## Task objective
Which lines in the records below contain the word "pose"? Copy each one out.

*** Provided records ***

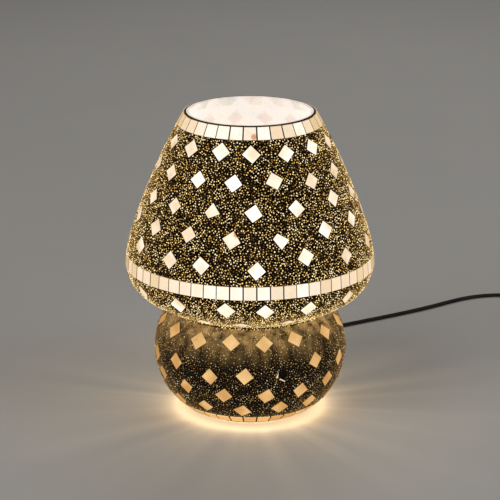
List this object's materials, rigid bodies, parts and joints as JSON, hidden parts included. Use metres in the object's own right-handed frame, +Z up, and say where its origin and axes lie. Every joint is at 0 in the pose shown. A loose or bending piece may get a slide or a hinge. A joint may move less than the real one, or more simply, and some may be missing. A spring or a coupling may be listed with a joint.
{
  "type": "mosaic glass table lamp",
  "caption": "Mushroom-shaped blown glass table lamp with a beaded grout skin, square and diamond glass tiles, a screw-in bulb, flex, inline rocker switch and two-pin plug.",
  "frame": {"origin": "centre of the round foot, on the table", "axes": "+Z up along the lamp's axis, -Y is the front, +X to the right; the flex leaves the glass at the back (+Y) and runs to the right"},
  "size_m": [0.3844, 0.3852, 0.2484],
  "materials": {
    "clear_glass": "blown glass, frosted inside, warm white",
    "black_grout": "black grout set with fine clear and gold glass beads",
    "rim_black": "thin black sealing bead, smooth",
    "tile_glass": "cream stained glass, slightly mottled",
    "globe_tile_glass": "amber-cream stained glass, slightly mottled",
    "silicone": "clear soft silicone",
    "zinc_steel": "zinc plated",
    "brass": "turned and rolled brass",
    "black_plastic": "fine moulded grain",
    "switch_plastic": "moulded, satin",
    "rocker_plastic": "moulded, polished",
    "porcelain": "white glaze",
    "bulb_glass": "clear thin glass",
    "bulb_metal": "rolled, bright",
    "bulb_black_glass": "black vitrite",
    "filament": "yellow phosphor sticks",
    "cord_pvc": "soft black flex",
    "wire_pvc": "insulated core",
    "nickel": "nickel plated",
    "rubber_black": "matt"
  },
  "bodies": {
    "lamp": {"glass_body": "clear_glass", "shade_grout": "black_grout", "globe_grout": "black_grout", "rim_cap": "rim_black", "top_band_tiles": "tile_glass", "middle_band_tiles": "tile_glass", "foot_band_tiles": "globe_tile_glass", "shade_diamond_tiles": "tile_glass", "skirt_diamond_tiles": "tile_glass", "globe_diamond_tiles": "globe_tile_glass", "foot_ring": "silicone", "bridge_pads": "silicone", "base_bridge": "zinc_steel", "stem_tube": "zinc_steel", "stem_washers": "zinc_steel", "stem_nuts": "zinc_steel", "holder_cap": "black_plastic", "holder_skirt": "black_plastic", "holder_insert": "porcelain", "screw_shell": "brass", "centre_contact": "brass", "terminal_screws": "brass", "grub_screw": "zinc_steel", "holder_wires": "wire_pvc", "lamp_cord": "cord_pvc", "plug_cord": "cord_pvc", "cord_grommet": "rubber_black", "switch_base": "switch_plastic", "switch_cover": "switch_plastic", "common_contact": "brass", "fixed_contact": "brass", "switch_terminals": "brass", "switch_screws": "zinc_steel", "switch_wires": "wire_pvc", "plug_body": "black_plastic", "plug_strain_relief": "black_plastic", "plug_pins": "nickel", "pin_sleeves": "black_plastic"},
    "bulb_pellet": {"bulb_foot_contact": "bulb_metal"},
    "bulb": {"bulb_envelope": "bulb_glass", "bulb_screw_cap": "bulb_metal", "bulb_insulator": "bulb_black_glass", "bulb_stem": "bulb_glass", "bulb_filaments": "filament"},
    "rocker": {"rocker_button": "rocker_plastic", "rocker_plunger": "brass"},
    "contact_blade": {"moving_contact": "brass"}
  },
  "joints": [
    {"name": "bulb_lift", "type": "slide", "parent": "lamp", "child": "bulb_pellet", "axis": [0, 0, 1], "range_m": [0, 0.0182]},
    {"name": "bulb_turn", "type": "hinge", "parent": "bulb_pellet", "child": "bulb", "pos_m": [0, 0, 0.1], "axis": [0, 0, 1], "range_deg": [0, 1800]},
    {"name": "switch_rocker", "type": "hinge", "parent": "lamp", "child": "rocker", "pos_m": [0.266, 0.205, 0.014], "axis": [1, 0, 0], "range_deg": [-18, 0]},
    {"name": "contact_tilt", "type": "hinge", "parent": "lamp", "child": "contact_blade", "pos_m": [0.266, 0.205, 0.0066], "axis": [1, 0, 0], "range_deg": [0, 12.1]}
  ],
  "couplings": [
    {"joint": "bulb_lift", "follows": "bulb_turn", "m_per_rad": 0.00057757},
    {"joint": "contact_tilt", "follows": "switch_rocker", "ratio": -0.66667}
  ]
}
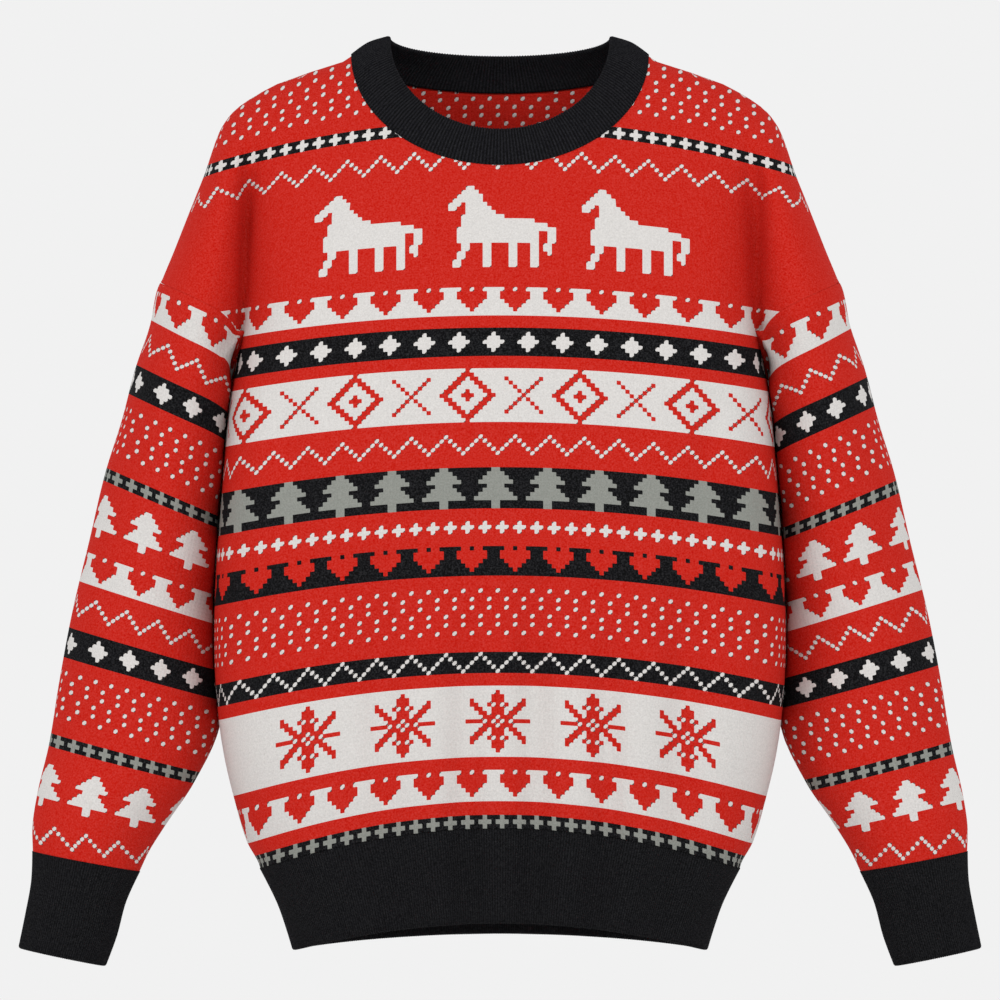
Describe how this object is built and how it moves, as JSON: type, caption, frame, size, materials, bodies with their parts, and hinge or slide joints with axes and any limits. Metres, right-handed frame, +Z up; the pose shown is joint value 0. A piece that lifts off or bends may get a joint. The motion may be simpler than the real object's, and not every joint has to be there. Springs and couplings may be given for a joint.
{
  "type": "christmas sweater",
  "caption": "Loose drop-shoulder crew-neck knitted Christmas sweater with ribbed neck, cuffs and hem, in a hollow worn form.",
  "frame": {"origin": "middle of the neck opening at the height of the shoulder points, where the wearer's neck and shoulders hold the garment up", "axes": "+Z up, -Y to the front of the garment, +X to the wearer's left across the sleeves"},
  "size_m": [0.7384, 0.2403, 0.7124],
  "materials": {
    "patterned_knit": "red jacquard knit with white, black and grey Fair Isle bands, soft matt yarn",
    "rib_knit": "black rib knit, matt"
  },
  "bodies": {
    "root": {"front_panel": "patterned_knit", "back_panel": "patterned_knit", "sleeve_left": "patterned_knit", "sleeve_right": "patterned_knit", "neck_rib": "rib_knit", "hem_rib": "rib_knit", "cuff_left": "rib_knit", "cuff_right": "rib_knit"}
  },
  "joints": []
}
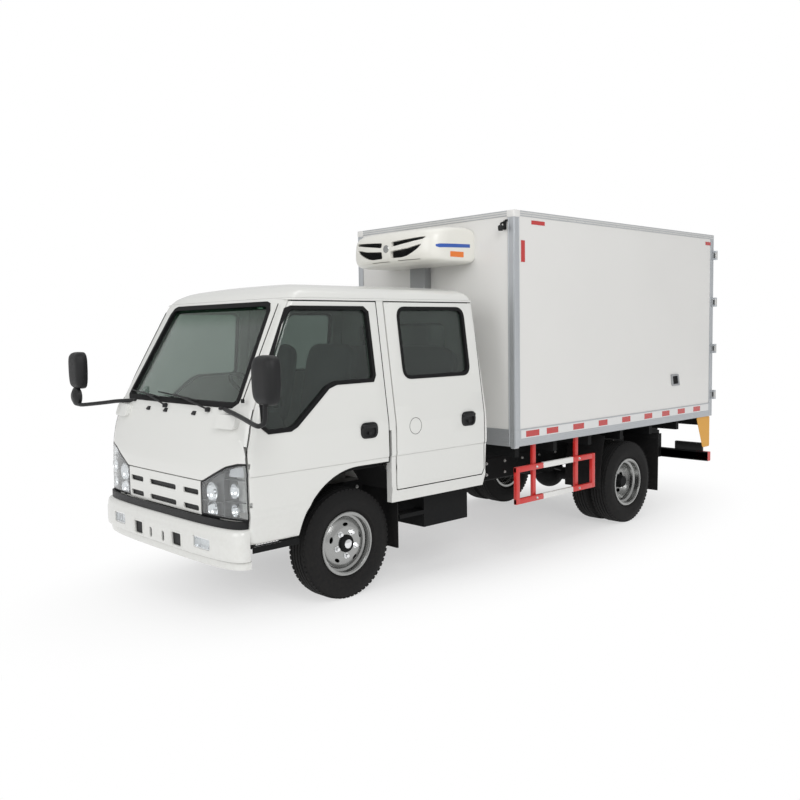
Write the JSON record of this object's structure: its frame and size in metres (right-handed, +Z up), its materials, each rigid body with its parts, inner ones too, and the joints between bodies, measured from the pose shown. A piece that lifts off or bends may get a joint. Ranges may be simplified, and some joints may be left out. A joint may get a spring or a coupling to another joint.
{
  "type": "refrigerated truck",
  "caption": "White forward-control light truck with a crew cab, an insulated refrigerated box, a nose-mounted condenser unit, red side guards and twin rear wheels",
  "frame": {"origin": "on the ground, under the middle of the overall length and on the centre line", "axes": "+X forward, +Y to the truck's left, +Z up"},
  "size_m": [5.99, 2.796, 2.781],
  "materials": {
    "body_white": "gloss",
    "box_panel": "gloss",
    "box_edge": "satin",
    "chassis_black": "satin",
    "engine_grey": "matte",
    "wheel_silver": "satin",
    "tyre_rubber": "matte",
    "tinted_glass": "gloss",
    "lamp_clear": "gloss",
    "lamp_red": "gloss",
    "guard_red": "satin",
    "trim_black": "matte",
    "unit_cream": "satin",
    "unit_grey": "matte",
    "cabin_grey": "matte",
    "seat_fabric": "matte"
  },
  "bodies": {
    "truck": {"chassis_frame": "chassis_black", "box_subframe": "chassis_black", "engine_block": "engine_grey", "front_axle": "chassis_black", "rear_axle": "chassis_black", "leaf_springs": "chassis_black", "drive_shaft": "chassis_black", "fuel_tank": "chassis_black", "battery_box": "chassis_black", "exhaust": "chassis_black", "mudguards": "trim_black", "side_guards": "guard_red", "underride_bar": "chassis_black", "tail_lamps": "lamp_red", "cab_body": "body_white", "cab_roof": "body_white", "front_panel": "body_white", "grille": "body_white", "headlamps": "lamp_clear", "front_bumper": "body_white", "fog_lamps": "lamp_clear", "cab_glass": "tinted_glass", "mirrors": "trim_black", "dashboard": "cabin_grey", "steering_wheel": "cabin_grey", "seats": "seat_fabric", "box_floor": "box_panel", "box_front_wall": "box_panel", "box_side_walls": "box_panel", "box_roof": "box_panel", "box_edge_rails": "box_edge", "refrigeration_unit": "unit_cream", "duct_cover": "unit_grey", "evaporator": "unit_grey"},
    "left_front_door": {"left_front_door": "body_white", "left_front_window": "tinted_glass"},
    "right_front_door": {"right_front_door": "body_white", "right_front_window": "tinted_glass"},
    "left_rear_door": {"left_rear_door": "body_white", "left_rear_window": "tinted_glass"},
    "right_rear_door": {"right_rear_door": "body_white", "right_rear_window": "tinted_glass"},
    "left_box_door": {"left_box_door": "box_panel"},
    "right_box_door": {"right_box_door": "box_panel"},
    "left_knuckle": {"left_knuckle": "engine_grey"},
    "right_knuckle": {"right_knuckle": "engine_grey"},
    "front_left_wheel": {"front_left_wheel": "wheel_silver", "front_left_tyre": "tyre_rubber"},
    "front_right_wheel": {"front_right_wheel": "wheel_silver", "front_right_tyre": "tyre_rubber"},
    "rear_left_wheels": {"rear_left_wheels": "wheel_silver", "rear_left_tyres": "tyre_rubber"},
    "rear_right_wheels": {"rear_right_wheels": "wheel_silver", "rear_right_tyres": "tyre_rubber"}
  },
  "joints": [
    {"name": "left_front_door_hinge", "type": "hinge", "parent": "truck", "child": "left_front_door", "pos_m": [2.807, 0.915, 1.2], "axis": [0, 0, -1], "range_deg": [0, 70]},
    {"name": "left_rear_door_hinge", "type": "hinge", "parent": "truck", "child": "left_rear_door", "pos_m": [1.575, 0.915, 1.3], "axis": [0, 0, -1], "range_deg": [0, 70]},
    {"name": "left_box_door_hinge", "type": "hinge", "parent": "truck", "child": "left_box_door", "pos_m": [-2.96, 0.964, 1.8], "axis": [0, 0, -1], "range_deg": [0, 240]},
    {"name": "left_steering", "type": "hinge", "parent": "truck", "child": "left_knuckle", "pos_m": [1.99, 0.645, 0.384], "axis": [0, 0, 1], "range_deg": [-34, 34]},
    {"name": "front_left_wheel_spin", "type": "hinge", "parent": "left_knuckle", "child": "front_left_wheel", "pos_m": [1.99, 0.735, 0.384], "axis": [0, 1, 0], "continuous": true},
    {"name": "rear_left_wheels_spin", "type": "hinge", "parent": "truck", "child": "rear_left_wheels", "pos_m": [-1.37, 0.729, 0.384], "axis": [0, 1, 0], "continuous": true},
    {"name": "right_front_door_hinge", "type": "hinge", "parent": "truck", "child": "right_front_door", "pos_m": [2.807, -0.915, 1.2], "axis": [0, 0, 1], "range_deg": [0, 70]},
    {"name": "right_rear_door_hinge", "type": "hinge", "parent": "truck", "child": "right_rear_door", "pos_m": [1.575, -0.915, 1.3], "axis": [0, 0, 1], "range_deg": [0, 70]},
    {"name": "right_box_door_hinge", "type": "hinge", "parent": "truck", "child": "right_box_door", "pos_m": [-2.96, -0.964, 1.8], "axis": [0, 0, 1], "range_deg": [0, 240]},
    {"name": "right_steering", "type": "hinge", "parent": "truck", "child": "right_knuckle", "pos_m": [1.99, -0.645, 0.384], "axis": [0, 0, 1], "range_deg": [-34, 34]},
    {"name": "front_right_wheel_spin", "type": "hinge", "parent": "right_knuckle", "child": "front_right_wheel", "pos_m": [1.99, -0.735, 0.384], "axis": [0, 1, 0], "continuous": true},
    {"name": "rear_right_wheels_spin", "type": "hinge", "parent": "truck", "child": "rear_right_wheels", "pos_m": [-1.37, -0.729, 0.384], "axis": [0, 1, 0], "continuous": true}
  ],
  "couplings": [
    {"joint": "right_steering", "follows": "left_steering", "ratio": 1}
  ]
}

***

## Answer for this exercise
List this object's materials, rigid bodies, parts and joints as JSON, hidden parts included. Use metres in the object's own right-handed frame, +Z up, and say where its origin and axes lie. Every joint is at 0 in the pose shown. A loose or bending piece may get a slide or a hinge. A joint may move less than the real one, or more simply, and some may be missing. A spring or a coupling may be listed with a joint.
Describe how this object is built and how it moves, as JSON: type, caption, frame, size, materials, bodies with their parts, and hinge or slide joints with axes and any limits. Metres, right-handed frame, +Z up; the pose shown is joint value 0. A piece that lifts off or bends may get a joint. The motion may be simpler than the real object's, and not every joint has to be there. Springs and couplings may be given for a joint.
Write the JSON record of this object's structure: its frame and size in metres (right-handed, +Z up), its materials, each rigid body with its parts, inner ones too, and the joints between bodies, measured from the pose shown. A piece that lifts off or bends may get a joint. Ranges may be simplified, and some joints may be left out. A joint may get a spring or a coupling to another joint.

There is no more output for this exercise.